Keely Small

Personal information
- Born: 9 June 2001 (age 25)

Sport
- Country: Australia
- Sport: Track and field
- Event: 800 metres

Medal record
Women's middle-distance running
Representing Australia
Summer Youth Olympics
| Gold medal – first place | 2018 Buenos Aires | 800 m |
Pacific Games
| Gold medal – first place | 2019 Samoa | 800 m |

= Keely Small =

Australian middle-distance runner

Keely Small (born 9 June 2001) is an Australian middle-distance runner. She won the gold medal in the women's 800 metres event at the 2018 Summer Youth Olympics and at the 2019 Pacific Games.

== Career ==

Small competed in the women's 800 metres event at the 2018 Commonwealth Games held in Gold Coast, Australia. In this event she did not advance to compete in the final.

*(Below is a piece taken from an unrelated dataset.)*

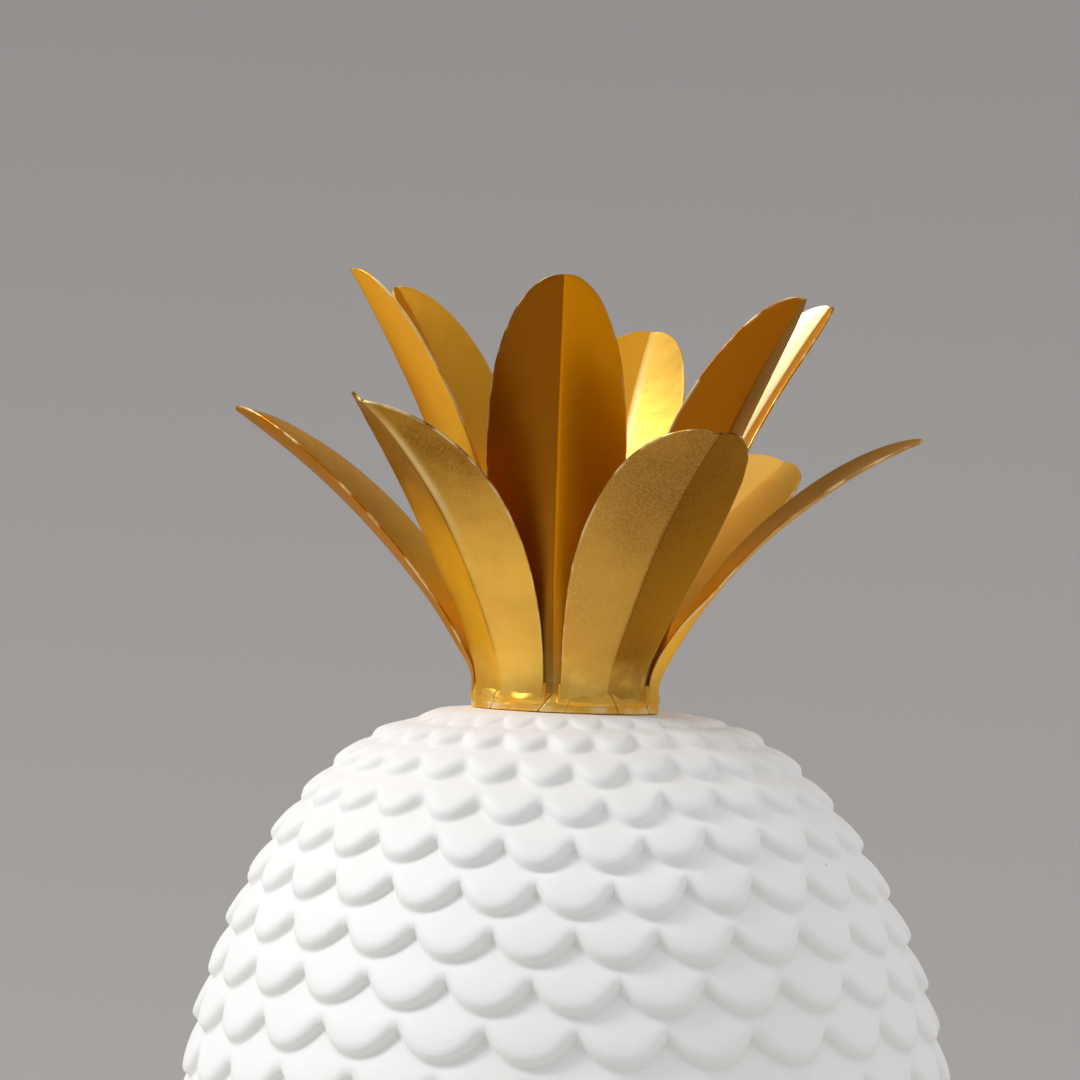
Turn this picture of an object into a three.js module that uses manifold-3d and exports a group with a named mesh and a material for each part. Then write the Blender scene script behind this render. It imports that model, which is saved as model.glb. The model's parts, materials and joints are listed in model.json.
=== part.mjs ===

Later that year, she won the gold medal in the girls' 800 metres event at the 2018 Summer Youth Olympics held in Buenos Aires, Argentina. Small was also her country's flagbearer during the opening ceremony of the 2018 Summer Youth Olympics.

In 2019, at the Pacific Games held in Samoa, she won the gold medal in the women's 800 metres event.

== Personal life ==

Alpine skier Greta Small is her cousin. Greta carried the Australian flag during the opening ceremony of the 2012 Winter Youth Olympics held in Innsbruck, Austria.